The project has been funded by the pupils’ parents and the private sector after the school’s IT co-ordinator Declan Donnelly presented the concept and demonstrated the technology. The investment needed to install the hardware throughout 16 classrooms and give laptops to 16 teachers and another six in learning support was not excessive, Donnelly said. “We could do four classrooms for the price of one interactive white board,” he said. “Once you have the initial hardware purchase, a lot of the material is free on the internet.”

When teachers log onto the network each morning they have access to a resource library which is categorised by subject and age and covers all areas of the curriculum. It could allow a geography teacher, for example, to use material about volcanoes in class.

According to Donnelly, the material has been developed through a combination of teaching tools and website links that are freely available online as well as lessons that have been developed by teachers at the school. “The teachers are at the stage where they’re creating their own resources and these are then available to the whole school,” he said.

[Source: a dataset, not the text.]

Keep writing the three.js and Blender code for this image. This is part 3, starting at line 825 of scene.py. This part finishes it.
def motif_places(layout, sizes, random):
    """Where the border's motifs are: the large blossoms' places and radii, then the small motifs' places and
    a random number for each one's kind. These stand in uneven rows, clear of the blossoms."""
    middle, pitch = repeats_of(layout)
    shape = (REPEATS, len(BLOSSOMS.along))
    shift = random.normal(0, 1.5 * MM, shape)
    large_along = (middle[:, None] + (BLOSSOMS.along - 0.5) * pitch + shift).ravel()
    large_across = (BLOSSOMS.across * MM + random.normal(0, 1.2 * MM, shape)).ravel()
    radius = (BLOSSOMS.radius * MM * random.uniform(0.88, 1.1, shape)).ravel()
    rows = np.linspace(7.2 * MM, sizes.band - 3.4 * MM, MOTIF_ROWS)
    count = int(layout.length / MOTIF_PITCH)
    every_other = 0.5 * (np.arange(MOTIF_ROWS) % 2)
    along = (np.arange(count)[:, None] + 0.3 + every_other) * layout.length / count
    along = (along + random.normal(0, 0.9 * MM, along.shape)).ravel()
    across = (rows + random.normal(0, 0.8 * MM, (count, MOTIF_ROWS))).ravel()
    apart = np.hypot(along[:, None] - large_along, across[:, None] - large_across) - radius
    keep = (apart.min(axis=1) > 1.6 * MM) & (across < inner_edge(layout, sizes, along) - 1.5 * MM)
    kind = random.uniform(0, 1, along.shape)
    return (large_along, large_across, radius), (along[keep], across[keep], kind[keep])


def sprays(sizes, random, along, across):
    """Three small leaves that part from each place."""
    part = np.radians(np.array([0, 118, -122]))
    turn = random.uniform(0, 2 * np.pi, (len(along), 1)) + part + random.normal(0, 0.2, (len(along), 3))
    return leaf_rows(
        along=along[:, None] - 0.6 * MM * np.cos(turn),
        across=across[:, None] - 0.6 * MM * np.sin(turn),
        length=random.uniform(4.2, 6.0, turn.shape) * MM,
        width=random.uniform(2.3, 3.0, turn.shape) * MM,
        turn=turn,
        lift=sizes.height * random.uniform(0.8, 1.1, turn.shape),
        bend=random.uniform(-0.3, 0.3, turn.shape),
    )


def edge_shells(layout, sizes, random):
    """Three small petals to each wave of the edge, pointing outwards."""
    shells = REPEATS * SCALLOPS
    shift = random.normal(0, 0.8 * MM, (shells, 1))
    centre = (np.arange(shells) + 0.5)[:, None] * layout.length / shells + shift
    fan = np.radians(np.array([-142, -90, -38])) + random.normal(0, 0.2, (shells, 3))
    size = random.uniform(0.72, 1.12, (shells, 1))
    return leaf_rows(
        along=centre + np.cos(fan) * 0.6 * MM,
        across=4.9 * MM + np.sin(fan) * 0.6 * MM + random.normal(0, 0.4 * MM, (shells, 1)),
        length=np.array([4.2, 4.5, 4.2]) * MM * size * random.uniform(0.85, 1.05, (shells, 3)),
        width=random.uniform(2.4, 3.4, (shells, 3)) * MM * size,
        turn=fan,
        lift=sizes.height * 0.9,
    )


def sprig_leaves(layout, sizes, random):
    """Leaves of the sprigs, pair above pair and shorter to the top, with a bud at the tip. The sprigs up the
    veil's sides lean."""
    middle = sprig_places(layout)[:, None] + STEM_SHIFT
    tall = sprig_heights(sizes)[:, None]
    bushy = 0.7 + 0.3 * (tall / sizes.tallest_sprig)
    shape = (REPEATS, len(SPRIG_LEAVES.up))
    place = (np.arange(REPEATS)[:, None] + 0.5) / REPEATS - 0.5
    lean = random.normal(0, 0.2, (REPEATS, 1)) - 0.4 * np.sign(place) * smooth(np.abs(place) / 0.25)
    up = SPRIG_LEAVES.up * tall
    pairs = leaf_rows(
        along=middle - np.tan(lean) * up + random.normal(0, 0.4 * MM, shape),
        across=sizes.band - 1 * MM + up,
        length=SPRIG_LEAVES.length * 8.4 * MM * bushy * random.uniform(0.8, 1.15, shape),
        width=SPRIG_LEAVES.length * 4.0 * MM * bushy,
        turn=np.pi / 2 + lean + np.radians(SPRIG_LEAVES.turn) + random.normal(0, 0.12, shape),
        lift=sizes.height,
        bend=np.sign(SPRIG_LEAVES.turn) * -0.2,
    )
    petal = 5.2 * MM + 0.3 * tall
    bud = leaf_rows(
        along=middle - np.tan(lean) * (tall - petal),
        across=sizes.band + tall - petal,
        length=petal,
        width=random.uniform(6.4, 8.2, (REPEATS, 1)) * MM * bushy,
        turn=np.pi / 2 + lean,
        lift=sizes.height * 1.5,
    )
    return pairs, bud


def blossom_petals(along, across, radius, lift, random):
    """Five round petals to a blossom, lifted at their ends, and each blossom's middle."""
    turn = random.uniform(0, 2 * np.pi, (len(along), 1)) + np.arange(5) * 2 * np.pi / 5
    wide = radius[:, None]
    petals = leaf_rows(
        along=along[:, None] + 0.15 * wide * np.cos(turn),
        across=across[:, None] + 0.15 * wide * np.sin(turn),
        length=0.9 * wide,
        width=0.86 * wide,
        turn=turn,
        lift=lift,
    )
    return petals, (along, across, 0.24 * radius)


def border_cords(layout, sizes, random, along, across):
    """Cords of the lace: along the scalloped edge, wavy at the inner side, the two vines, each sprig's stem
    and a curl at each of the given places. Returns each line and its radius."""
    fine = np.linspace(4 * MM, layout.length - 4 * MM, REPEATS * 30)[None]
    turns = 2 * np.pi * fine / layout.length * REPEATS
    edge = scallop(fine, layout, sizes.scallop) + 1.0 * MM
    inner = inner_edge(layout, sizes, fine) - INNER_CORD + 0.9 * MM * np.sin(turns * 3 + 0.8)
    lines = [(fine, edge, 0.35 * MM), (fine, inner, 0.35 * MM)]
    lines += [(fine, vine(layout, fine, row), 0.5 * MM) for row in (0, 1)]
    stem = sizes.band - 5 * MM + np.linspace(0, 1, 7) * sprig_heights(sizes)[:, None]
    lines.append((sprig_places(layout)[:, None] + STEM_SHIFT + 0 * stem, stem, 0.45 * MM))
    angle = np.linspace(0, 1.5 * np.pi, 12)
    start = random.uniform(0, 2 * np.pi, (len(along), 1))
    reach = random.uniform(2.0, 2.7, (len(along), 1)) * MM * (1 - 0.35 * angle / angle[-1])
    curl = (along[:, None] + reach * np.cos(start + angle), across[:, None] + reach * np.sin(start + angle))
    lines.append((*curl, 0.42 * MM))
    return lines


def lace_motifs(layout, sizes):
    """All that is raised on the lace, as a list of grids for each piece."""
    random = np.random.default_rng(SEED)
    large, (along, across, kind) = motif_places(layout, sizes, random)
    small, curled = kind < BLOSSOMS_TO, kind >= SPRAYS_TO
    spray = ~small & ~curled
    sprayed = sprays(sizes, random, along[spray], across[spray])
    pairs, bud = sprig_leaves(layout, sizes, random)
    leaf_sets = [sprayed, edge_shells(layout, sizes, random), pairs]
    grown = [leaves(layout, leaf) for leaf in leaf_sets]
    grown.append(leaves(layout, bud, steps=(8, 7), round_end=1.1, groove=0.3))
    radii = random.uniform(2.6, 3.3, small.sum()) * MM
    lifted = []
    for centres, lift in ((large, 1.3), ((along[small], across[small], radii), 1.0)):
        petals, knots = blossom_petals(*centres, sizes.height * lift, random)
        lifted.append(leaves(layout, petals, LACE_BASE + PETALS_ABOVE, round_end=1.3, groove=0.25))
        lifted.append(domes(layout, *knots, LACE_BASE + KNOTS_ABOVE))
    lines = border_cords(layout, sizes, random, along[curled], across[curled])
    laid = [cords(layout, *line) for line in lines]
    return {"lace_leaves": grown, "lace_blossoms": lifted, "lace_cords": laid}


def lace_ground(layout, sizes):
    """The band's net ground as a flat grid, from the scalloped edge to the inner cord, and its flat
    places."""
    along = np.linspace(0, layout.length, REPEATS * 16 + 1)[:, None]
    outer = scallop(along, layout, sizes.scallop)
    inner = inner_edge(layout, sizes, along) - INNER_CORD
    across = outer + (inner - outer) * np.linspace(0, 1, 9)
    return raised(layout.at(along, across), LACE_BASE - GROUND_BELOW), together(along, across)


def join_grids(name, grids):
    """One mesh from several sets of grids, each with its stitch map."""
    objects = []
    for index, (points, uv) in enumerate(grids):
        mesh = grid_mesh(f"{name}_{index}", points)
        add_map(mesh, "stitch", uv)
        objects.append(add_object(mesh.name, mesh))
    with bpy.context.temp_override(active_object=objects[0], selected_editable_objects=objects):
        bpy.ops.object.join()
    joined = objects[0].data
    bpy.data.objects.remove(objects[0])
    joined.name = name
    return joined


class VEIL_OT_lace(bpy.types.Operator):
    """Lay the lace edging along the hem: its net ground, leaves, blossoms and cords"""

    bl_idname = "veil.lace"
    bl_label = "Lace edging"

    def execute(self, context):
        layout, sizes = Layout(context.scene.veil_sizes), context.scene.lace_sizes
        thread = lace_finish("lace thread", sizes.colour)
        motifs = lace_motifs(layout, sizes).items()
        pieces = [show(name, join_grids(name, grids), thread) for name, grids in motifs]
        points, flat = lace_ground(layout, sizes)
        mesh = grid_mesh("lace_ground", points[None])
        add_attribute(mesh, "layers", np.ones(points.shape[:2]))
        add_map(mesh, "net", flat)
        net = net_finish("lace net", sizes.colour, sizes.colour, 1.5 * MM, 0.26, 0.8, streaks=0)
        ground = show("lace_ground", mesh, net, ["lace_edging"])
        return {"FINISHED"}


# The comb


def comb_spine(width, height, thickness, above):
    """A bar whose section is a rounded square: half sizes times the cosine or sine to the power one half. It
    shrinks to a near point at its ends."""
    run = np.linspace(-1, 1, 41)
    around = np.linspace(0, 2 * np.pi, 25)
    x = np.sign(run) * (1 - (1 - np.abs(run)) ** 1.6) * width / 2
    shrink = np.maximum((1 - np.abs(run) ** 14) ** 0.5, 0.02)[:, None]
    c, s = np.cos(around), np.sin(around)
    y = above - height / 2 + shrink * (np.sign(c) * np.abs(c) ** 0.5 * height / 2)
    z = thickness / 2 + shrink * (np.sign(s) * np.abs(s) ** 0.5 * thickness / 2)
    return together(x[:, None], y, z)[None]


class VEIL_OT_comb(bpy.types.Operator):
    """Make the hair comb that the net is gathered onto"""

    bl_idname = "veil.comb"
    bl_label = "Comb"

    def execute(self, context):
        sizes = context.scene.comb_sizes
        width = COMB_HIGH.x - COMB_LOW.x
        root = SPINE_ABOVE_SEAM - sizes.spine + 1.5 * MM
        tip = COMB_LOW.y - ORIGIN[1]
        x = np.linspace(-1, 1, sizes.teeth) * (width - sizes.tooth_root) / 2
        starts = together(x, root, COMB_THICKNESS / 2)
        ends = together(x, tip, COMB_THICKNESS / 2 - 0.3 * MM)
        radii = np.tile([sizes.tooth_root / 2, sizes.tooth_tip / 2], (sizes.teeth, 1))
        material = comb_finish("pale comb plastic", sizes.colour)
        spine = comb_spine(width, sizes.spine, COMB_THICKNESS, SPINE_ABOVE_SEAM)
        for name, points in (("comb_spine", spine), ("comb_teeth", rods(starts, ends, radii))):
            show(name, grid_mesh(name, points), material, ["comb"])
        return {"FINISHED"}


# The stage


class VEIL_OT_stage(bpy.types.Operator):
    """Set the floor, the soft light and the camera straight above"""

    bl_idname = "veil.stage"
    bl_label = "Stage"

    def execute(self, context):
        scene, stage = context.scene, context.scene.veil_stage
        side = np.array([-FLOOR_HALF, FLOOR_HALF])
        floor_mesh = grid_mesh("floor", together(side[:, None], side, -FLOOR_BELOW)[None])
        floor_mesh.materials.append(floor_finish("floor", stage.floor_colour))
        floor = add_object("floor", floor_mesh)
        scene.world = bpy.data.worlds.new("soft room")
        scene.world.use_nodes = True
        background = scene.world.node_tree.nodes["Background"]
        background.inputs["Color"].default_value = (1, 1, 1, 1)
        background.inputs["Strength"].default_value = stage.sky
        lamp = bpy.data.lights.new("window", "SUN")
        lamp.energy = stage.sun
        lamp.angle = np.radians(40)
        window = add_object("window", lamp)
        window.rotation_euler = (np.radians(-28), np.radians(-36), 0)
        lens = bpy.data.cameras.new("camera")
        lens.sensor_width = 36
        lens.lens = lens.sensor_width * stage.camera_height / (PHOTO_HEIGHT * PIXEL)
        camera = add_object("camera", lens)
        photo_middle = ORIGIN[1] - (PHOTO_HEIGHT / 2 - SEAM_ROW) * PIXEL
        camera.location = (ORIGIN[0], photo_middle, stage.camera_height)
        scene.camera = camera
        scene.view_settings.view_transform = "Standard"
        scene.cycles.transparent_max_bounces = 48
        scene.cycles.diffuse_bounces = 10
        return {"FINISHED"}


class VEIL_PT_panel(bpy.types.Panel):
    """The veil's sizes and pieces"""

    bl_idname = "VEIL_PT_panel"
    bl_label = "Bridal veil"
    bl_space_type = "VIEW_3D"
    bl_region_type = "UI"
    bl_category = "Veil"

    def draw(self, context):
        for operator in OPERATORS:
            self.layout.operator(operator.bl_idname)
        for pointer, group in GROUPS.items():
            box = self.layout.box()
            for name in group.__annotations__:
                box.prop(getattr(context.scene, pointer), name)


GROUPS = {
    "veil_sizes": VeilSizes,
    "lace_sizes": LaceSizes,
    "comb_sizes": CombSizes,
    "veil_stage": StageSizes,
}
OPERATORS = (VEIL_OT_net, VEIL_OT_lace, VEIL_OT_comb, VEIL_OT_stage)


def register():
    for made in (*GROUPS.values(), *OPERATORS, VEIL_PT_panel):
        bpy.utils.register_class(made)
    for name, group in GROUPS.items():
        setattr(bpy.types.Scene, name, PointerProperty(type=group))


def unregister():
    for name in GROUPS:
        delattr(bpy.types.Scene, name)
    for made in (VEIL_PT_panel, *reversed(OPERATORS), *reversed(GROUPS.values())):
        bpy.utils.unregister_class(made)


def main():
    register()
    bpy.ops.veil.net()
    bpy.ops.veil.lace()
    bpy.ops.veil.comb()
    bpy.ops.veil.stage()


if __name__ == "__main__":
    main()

Each classroom has its own email address and the children send their projects or homework by email to their class teacher or to Donnelly’s computer room. Pupils use video in the classroom and can review their work on the data projector. Donnelly noted that children in the more senior classes have created interactive exercises for the junior classes.

In addition to classroom use, technology is being adopted throughout the school. Teachers use Skype software to hold videoconferences with other schools. School policies or plans are now developed on laptops and presented digitally, as well as being made available subsequently on the school network.

Last month St. Joseph’s was presented with the Digital Schools Award by Minister for Education and Science Mary Hanafin TD in recognition of how it has integrated ICT into the school.

Donnelly pointed out that the wider agenda of making a success of ICT in schools involves more than just giving PCs. “The development of the digital curriculum is not just a case of installing hardware in schools. It needs a more integrated approach,” he said. “You also need to put in a library of resources that teachers can draw from. At the end of the day you need to have the whole package in place.”

He added: “Teachers will embrace ICT if it is a better way to deliver the curriculum. This is the way forward.”